# CHALLENGE:
Search the material for the string "parts", then report how many lines hold it, with no other text.

•••

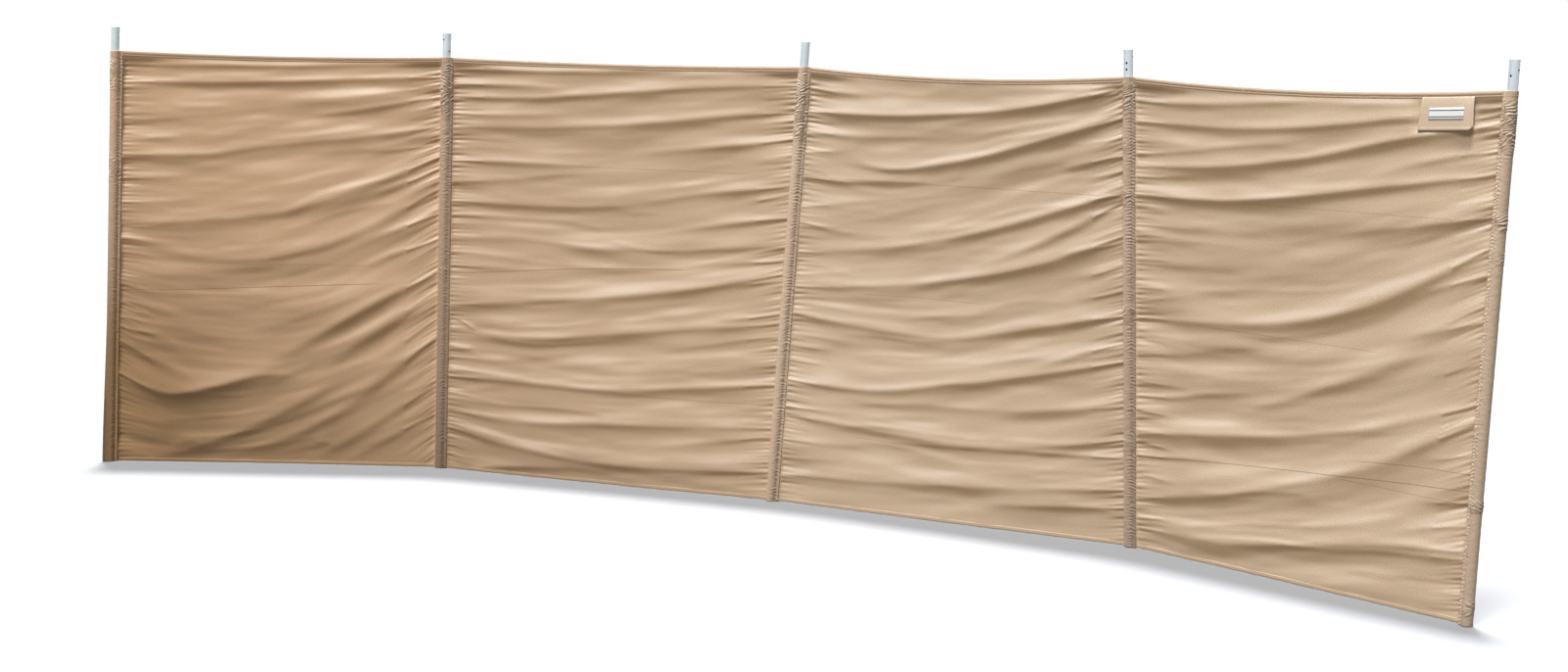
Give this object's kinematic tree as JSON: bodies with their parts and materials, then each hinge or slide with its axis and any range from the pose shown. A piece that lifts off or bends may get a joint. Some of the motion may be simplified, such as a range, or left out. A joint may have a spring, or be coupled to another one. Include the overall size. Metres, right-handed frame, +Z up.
{
  "type": "beach windbreak",
  "caption": "Row of sewn canvas bays on round poles that stand in the ground as a windbreak; the bays swing about the poles.",
  "frame": {"origin": "centre of the foot of pole 3, the middle pole, level with the ground", "axes": "+Z up; +X to the right along the row, seen from the side with the label; +Y away from that side"},
  "size_m": [4.1842, 2.1109, 1.482],
  "materials": {
    "pole_steel": "pale zinc grey, satin, slightly weathered",
    "plug_plastic": "off-white, matt",
    "canvas": "plain woven cotton canvas, warm tan, creased",
    "sleeve_canvas": "plain woven cotton canvas, tan, slightly greyer",
    "label": "woven tape, off-white with two navy stripes"
  },
  "bodies": {
    "bay_2": {"pole_2": "pole_steel", "pole_cap_2": "plug_plastic", "foot_plug_2": "plug_plastic", "sleeve_2": "sleeve_canvas", "pole_3": "pole_steel", "pole_cap_3": "plug_plastic", "foot_plug_3": "plug_plastic", "sleeve_3": "sleeve_canvas", "seam_band_2": "sleeve_canvas", "panel_2": "canvas", "top_hem_2": "canvas", "bottom_hem_2": "canvas"},
    "bay_1": {"pole_1": "pole_steel", "pole_cap_1": "plug_plastic", "foot_plug_1": "plug_plastic", "sleeve_1": "sleeve_canvas", "seam_band_1": "sleeve_canvas", "panel_1": "canvas", "top_hem_1": "canvas", "bottom_hem_1": "canvas"},
    "bay_3": {"pole_4": "pole_steel", "pole_cap_4": "plug_plastic", "foot_plug_4": "plug_plastic", "sleeve_4": "sleeve_canvas", "seam_band_3": "sleeve_canvas", "panel_3": "canvas", "top_hem_3": "canvas", "bottom_hem_3": "canvas"},
    "bay_4": {"pole_5": "pole_steel", "pole_cap_5": "plug_plastic", "foot_plug_5": "plug_plastic", "sleeve_5": "sleeve_canvas", "seam_band_4": "sleeve_canvas", "seam_band_5": "sleeve_canvas", "panel_4": "canvas", "top_hem_4": "canvas", "bottom_hem_4": "canvas", "label_flap": "canvas", "woven_label": "label"}
  },
  "joints": [
    {"name": "swing_at_pole_2", "type": "hinge", "parent": "bay_2", "child": "bay_1", "pos_m": [-1.14071, 0.49127, 0], "axis": [0.0122, 0, 0.9999], "range_deg": [-103, 57]},
    {"name": "swing_at_pole_3", "type": "hinge", "parent": "bay_2", "child": "bay_3", "pos_m": [0, 0, 0], "axis": [-0.0541, 0, -0.9985], "range_deg": [-87, 73]},
    {"name": "swing_at_pole_4", "type": "hinge", "parent": "bay_3", "child": "bay_4", "pos_m": [1.07618, -0.63392, 0], "axis": [0.0384, 0, -0.9993], "range_deg": [-101, 59]}
  ]
}
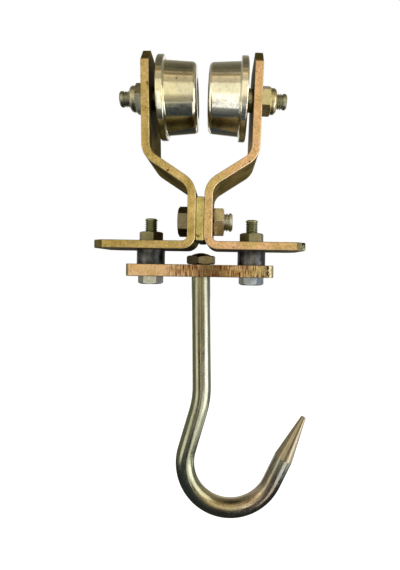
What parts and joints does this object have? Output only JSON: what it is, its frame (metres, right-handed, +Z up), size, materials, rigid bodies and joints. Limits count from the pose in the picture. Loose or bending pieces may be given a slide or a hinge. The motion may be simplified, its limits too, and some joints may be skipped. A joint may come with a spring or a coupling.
{
  "type": "hook pulley",
  "caption": "Swivelling point hook hung under bent flat hangers with flanged wheels that roll along an overhead beam rail.",
  "frame": {"origin": "midway between the wheels, on the running surface of the rail that they roll on", "axes": "+X across the rail towards the hook's point, +Y along the rail away from the viewer, +Z up"},
  "size_m": [0.1335, 0.0524, 0.2966],
  "materials": {
    "left_hanger_plate": "yellow zinc, satin",
    "right_hanger_plate": "yellow zinc, satin",
    "centre_spacer_plate": "yellow zinc, satin",
    "hook_bar_plate": "yellow zinc, sawn edge",
    "bright_zinc": "bright zinc, turned",
    "dull_zinc": "zinc, satin",
    "hook_zinc": "zinc, satin",
    "dark_steel": "blackened",
    "bearing_steel": "ground",
    "spring_steel": "phosphated",
    "cage_polymer": "matte",
    "nylon": "matte"
  },
  "bodies": {
    "frame": {"left_hanger": "left_hanger_plate", "right_hanger": "right_hanger_plate", "centre_spacer": "centre_spacer_plate", "centre_bolt": "dull_zinc", "centre_nut": "dull_zinc", "left_inner_race": "bearing_steel", "right_inner_race": "bearing_steel", "left_axle_collar": "dull_zinc", "right_axle_collar": "dull_zinc", "axle_bolts": "dull_zinc", "axle_nuts": "dull_zinc", "axle_nut_nylons": "nylon", "hook_bar": "hook_bar_plate", "left_bar_spacer": "dark_steel", "right_bar_spacer": "dark_steel", "bar_bolts": "dull_zinc", "bar_nuts": "dull_zinc"},
    "left_wheel": {"left_wheel": "bright_zinc", "left_outer_race": "bearing_steel", "left_bearing_shields": "bearing_steel", "left_circlip": "spring_steel"},
    "right_wheel": {"right_wheel": "bright_zinc", "right_outer_race": "bearing_steel", "right_bearing_shields": "bearing_steel", "right_circlip": "spring_steel"},
    "left_ball_set": {"left_bearing_balls": "bearing_steel", "left_bearing_cage": "cage_polymer"},
    "right_ball_set": {"right_bearing_balls": "bearing_steel", "right_bearing_cage": "cage_polymer"},
    "hook": {"hook_rod": "hook_zinc", "hook_nut": "dull_zinc"}
  },
  "joints": [
    {"name": "left_wheel_spin", "type": "hinge", "parent": "frame", "child": "left_wheel", "pos_m": [-0.0134, 0, 0.0223], "axis": [-0.9997, 0, -0.0262], "continuous": true},
    {"name": "right_wheel_spin", "type": "hinge", "parent": "frame", "child": "right_wheel", "pos_m": [0.0134, 0, 0.0223], "axis": [0.9997, 0, -0.0262], "continuous": true},
    {"name": "left_balls_orbit", "type": "hinge", "parent": "frame", "child": "left_ball_set", "pos_m": [-0.0134, 0, 0.0223], "axis": [-0.9997, 0, -0.0262], "continuous": true},
    {"name": "right_balls_orbit", "type": "hinge", "parent": "frame", "child": "right_ball_set", "pos_m": [0.0134, 0, 0.0223], "axis": [0.9997, 0, -0.0262], "continuous": true},
    {"name": "hook_swivel", "type": "hinge", "parent": "frame", "child": "hook", "pos_m": [0, 0, -0.08845], "axis": [0, 0, 1], "continuous": true}
  ],
  "couplings": [
    {"joint": "left_balls_orbit", "follows": "left_wheel_spin", "ratio": 0.619},
    {"joint": "right_balls_orbit", "follows": "right_wheel_spin", "ratio": 0.619}
  ]
}
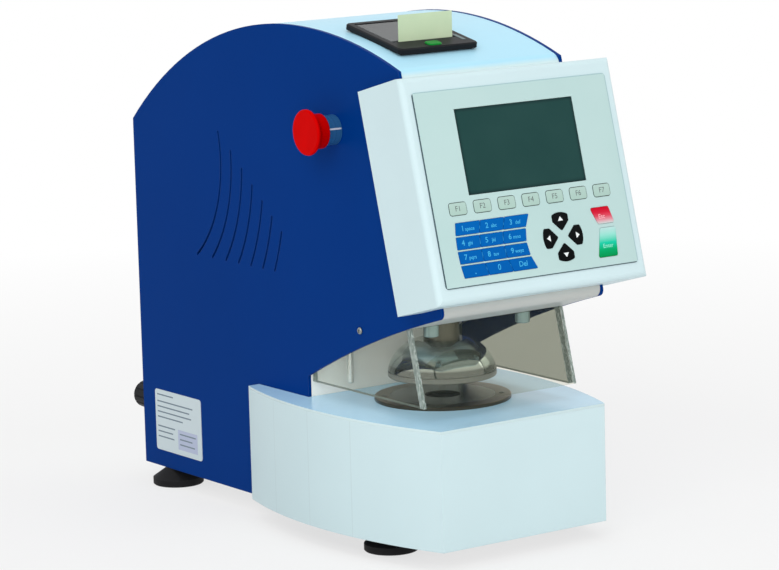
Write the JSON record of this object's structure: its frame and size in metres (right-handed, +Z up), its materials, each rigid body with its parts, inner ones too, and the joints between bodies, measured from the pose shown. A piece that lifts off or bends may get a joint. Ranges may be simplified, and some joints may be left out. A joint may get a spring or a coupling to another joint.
{
  "type": "bursting strength tester",
  "caption": "Bench bursting strength tester for paper and board: blue side plates, curved white cover, tilted keypad head, clear guard, clamp bell over a polished plate.",
  "frame": {"origin": "on the bench, under the middle of the overall box: midway between the side plates and midway between the base front and the rear edge of the side plates", "axes": "+Z up, +Y from the operator to the rear, +X the operator's right"},
  "size_m": [0.2334, 0.5486, 0.4635],
  "materials": {
    "blue_paint": "gloss",
    "white_paint": "gloss",
    "overlay_print": "satin",
    "display": "gloss",
    "circuit_board": "satin",
    "machined_aluminium": "satin",
    "polished_steel": "polished",
    "machined_steel": "machined",
    "black_rubber": "matt",
    "motor_paint": "satin",
    "bronze": "machined",
    "clear_acrylic": "gloss",
    "stop_red": "gloss",
    "black_plastic": "satin",
    "smoked_plastic": "gloss",
    "paper": "matt",
    "grey_key": "satin",
    "blue_key": "satin",
    "black_key": "satin",
    "red_key": "satin",
    "green_key": "satin"
  },
  "bodies": {
    "frame": {"base_plate": "machined_steel", "left_side_plate": "blue_paint", "right_side_plate": "blue_paint", "top_rear_cover": "white_paint", "throat_wall": "white_paint", "front_fascia": "white_paint", "base_skirt": "white_paint", "work_table": "white_paint", "head_housing": "white_paint", "membrane_overlay": "overlay_print", "display_module": "display", "control_board": "circuit_board", "clamp_beam": "machined_aluminium", "guide_rods": "polished_steel", "air_cylinder": "machined_aluminium", "lower_clamp_plate": "polished_steel", "diaphragm": "black_rubber", "pump_body": "machined_steel", "pump_motor": "motor_paint", "guard_panes": "clear_acrylic", "guard_screws": "machined_steel", "stop_base": "polished_steel", "printer_case": "black_plastic", "paper_roll": "paper", "regulator_body": "machined_aluminium", "power_inlet": "black_plastic", "levelling_feet": "black_rubber"},
    "clamp": {"clamp_spindle": "polished_steel", "clamp_bell": "polished_steel"},
    "piston": {"pump_piston": "machined_steel"},
    "nut": {"drive_nut": "bronze"},
    "stop": {"stop_button": "stop_red"},
    "door": {"printer_door": "smoked_plastic"},
    "regulator": {"regulator_knob": "black_plastic"},
    "rocker": {"power_switch": "black_plastic"},
    "function_key_1_cap": {"function_key_1": "grey_key"},
    "function_key_2_cap": {"function_key_2": "grey_key"},
    "function_key_3_cap": {"function_key_3": "grey_key"},
    "function_key_4_cap": {"function_key_4": "grey_key"},
    "function_key_5_cap": {"function_key_5": "grey_key"},
    "function_key_6_cap": {"function_key_6": "grey_key"},
    "function_key_7_cap": {"function_key_7": "grey_key"},
    "number_key_1_cap": {"number_key_1": "blue_key"},
    "number_key_2_cap": {"number_key_2": "blue_key"},
    "number_key_3_cap": {"number_key_3": "blue_key"},
    "number_key_4_cap": {"number_key_4": "blue_key"},
    "number_key_5_cap": {"number_key_5": "blue_key"},
    "number_key_6_cap": {"number_key_6": "blue_key"},
    "number_key_7_cap": {"number_key_7": "blue_key"},
    "number_key_8_cap": {"number_key_8": "blue_key"},
    "number_key_9_cap": {"number_key_9": "blue_key"},
    "point_key_cap": {"point_key": "blue_key"},
    "number_key_0_cap": {"number_key_0": "blue_key"},
    "delete_key_cap": {"delete_key": "blue_key"},
    "arrow_key_up_cap": {"arrow_key_up": "black_key"},
    "arrow_key_left_cap": {"arrow_key_left": "black_key"},
    "arrow_key_down_cap": {"arrow_key_down": "black_key"},
    "arrow_key_right_cap": {"arrow_key_right": "black_key"},
    "escape_key_cap": {"escape_key": "red_key"},
    "enter_key_cap": {"enter_key": "green_key"}
  },
  "joints": [
    {"name": "clamp_lift", "type": "slide", "parent": "frame", "child": "clamp", "axis": [0, 0, 1], "range_m": [-0.0172, 0]},
    {"name": "nut_turn", "type": "hinge", "parent": "frame", "child": "nut", "pos_m": [0, 0.066, 0.072], "axis": [0, 1, 0], "range_deg": [0, 4676.4]},
    {"name": "piston_feed", "type": "slide", "parent": "frame", "child": "piston", "axis": [0, 1, 0], "range_m": [-0.13, 0]},
    {"name": "stop_press", "type": "slide", "parent": "frame", "child": "stop", "axis": [1, 0, 0], "range_m": [0, 0.004], "stiffness_N_per_m": 3000},
    {"name": "printer_door_open", "type": "hinge", "parent": "frame", "child": "door", "pos_m": [-0.024, -0.09142, 0.44917], "axis": [-1, 0, 0], "range_deg": [0, 80]},
    {"name": "regulator_turn", "type": "hinge", "parent": "frame", "child": "regulator", "pos_m": [-0.066, 0.251, 0.0745], "axis": [0, 1, 0], "range_deg": [-720, 720]},
    {"name": "power_rocker", "type": "hinge", "parent": "frame", "child": "rocker", "pos_m": [0.042, 0.2391, 0.095], "axis": [1, 0, 0], "range_deg": [0, 14]},
    {"name": "function_key_1_press", "type": "slide", "parent": "frame", "child": "function_key_1_cap", "axis": [0, 0.9659, -0.2588], "range_m": [0, 0.0004], "stiffness_N_per_m": 4000},
    {"name": "function_key_2_press", "type": "slide", "parent": "frame", "child": "function_key_2_cap", "axis": [0, 0.9659, -0.2588], "range_m": [0, 0.0004], "stiffness_N_per_m": 4000},
    {"name": "function_key_3_press", "type": "slide", "parent": "frame", "child": "function_key_3_cap", "axis": [0, 0.9659, -0.2588], "range_m": [0, 0.0004], "stiffness_N_per_m": 4000},
    {"name": "function_key_4_press", "type": "slide", "parent": "frame", "child": "function_key_4_cap", "axis": [0, 0.9659, -0.2588], "range_m": [0, 0.0004], "stiffness_N_per_m": 4000},
    {"name": "function_key_5_press", "type": "slide", "parent": "frame", "child": "function_key_5_cap", "axis": [0, 0.9659, -0.2588], "range_m": [0, 0.0004], "stiffness_N_per_m": 4000},
    {"name": "function_key_6_press", "type": "slide", "parent": "frame", "child": "function_key_6_cap", "axis": [0, 0.9659, -0.2588], "range_m": [0, 0.0004], "stiffness_N_per_m": 4000},
    {"name": "function_key_7_press", "type": "slide", "parent": "frame", "child": "function_key_7_cap", "axis": [0, 0.9659, -0.2588], "range_m": [0, 0.0004], "stiffness_N_per_m": 4000},
    {"name": "number_key_1_press", "type": "slide", "parent": "frame", "child": "number_key_1_cap", "axis": [0, 0.9659, -0.2588], "range_m": [0, 0.0004], "stiffness_N_per_m": 4000},
    {"name": "number_key_2_press", "type": "slide", "parent": "frame", "child": "number_key_2_cap", "axis": [0, 0.9659, -0.2588], "range_m": [0, 0.0004], "stiffness_N_per_m": 4000},
    {"name": "number_key_3_press", "type": "slide", "parent": "frame", "child": "number_key_3_cap", "axis": [0, 0.9659, -0.2588], "range_m": [0, 0.0004], "stiffness_N_per_m": 4000},
    {"name": "number_key_4_press", "type": "slide", "parent": "frame", "child": "number_key_4_cap", "axis": [0, 0.9659, -0.2588], "range_m": [0, 0.0004], "stiffness_N_per_m": 4000},
    {"name": "number_key_5_press", "type": "slide", "parent": "frame", "child": "number_key_5_cap", "axis": [0, 0.9659, -0.2588], "range_m": [0, 0.0004], "stiffness_N_per_m": 4000},
    {"name": "number_key_6_press", "type": "slide", "parent": "frame", "child": "number_key_6_cap", "axis": [0, 0.9659, -0.2588], "range_m": [0, 0.0004], "stiffness_N_per_m": 4000},
    {"name": "number_key_7_press", "type": "slide", "parent": "frame", "child": "number_key_7_cap", "axis": [0, 0.9659, -0.2588], "range_m": [0, 0.0004], "stiffness_N_per_m": 4000},
    {"name": "number_key_8_press", "type": "slide", "parent": "frame", "child": "number_key_8_cap", "axis": [0, 0.9659, -0.2588], "range_m": [0, 0.0004], "stiffness_N_per_m": 4000},
    {"name": "number_key_9_press", "type": "slide", "parent": "frame", "child": "number_key_9_cap", "axis": [0, 0.9659, -0.2588], "range_m": [0, 0.0004], "stiffness_N_per_m": 4000},
    {"name": "point_key_press", "type": "slide", "parent": "frame", "child": "point_key_cap", "axis": [0, 0.9659, -0.2588], "range_m": [0, 0.0004], "stiffness_N_per_m": 4000},
    {"name": "number_key_0_press", "type": "slide", "parent": "frame", "child": "number_key_0_cap", "axis": [0, 0.9659, -0.2588], "range_m": [0, 0.0004], "stiffness_N_per_m": 4000},
    {"name": "delete_key_press", "type": "slide", "parent": "frame", "child": "delete_key_cap", "axis": [0, 0.9659, -0.2588], "range_m": [0, 0.0004], "stiffness_N_per_m": 4000},
    {"name": "arrow_key_up_press", "type": "slide", "parent": "frame", "child": "arrow_key_up_cap", "axis": [0, 0.9659, -0.2588], "range_m": [0, 0.0004], "stiffness_N_per_m": 4000},
    {"name": "arrow_key_left_press", "type": "slide", "parent": "frame", "child": "arrow_key_left_cap", "axis": [0, 0.9659, -0.2588], "range_m": [0, 0.0004], "stiffness_N_per_m": 4000},
    {"name": "arrow_key_down_press", "type": "slide", "parent": "frame", "child": "arrow_key_down_cap", "axis": [0, 0.9659, -0.2588], "range_m": [0, 0.0004], "stiffness_N_per_m": 4000},
    {"name": "arrow_key_right_press", "type": "slide", "parent": "frame", "child": "arrow_key_right_cap", "axis": [0, 0.9659, -0.2588], "range_m": [0, 0.0004], "stiffness_N_per_m": 4000},
    {"name": "escape_key_press", "type": "slide", "parent": "frame", "child": "escape_key_cap", "axis": [0, 0.9659, -0.2588], "range_m": [0, 0.0004], "stiffness_N_per_m": 4000},
    {"name": "enter_key_press", "type": "slide", "parent": "frame", "child": "enter_key_cap", "axis": [0, 0.9659, -0.2588], "range_m": [0, 0.0004], "stiffness_N_per_m": 4000}
  ],
  "couplings": [
    {"joint": "piston_feed", "follows": "nut_turn", "m_per_rad": -0.0015915}
  ]
}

•••

# RESPONSE BELOW:
3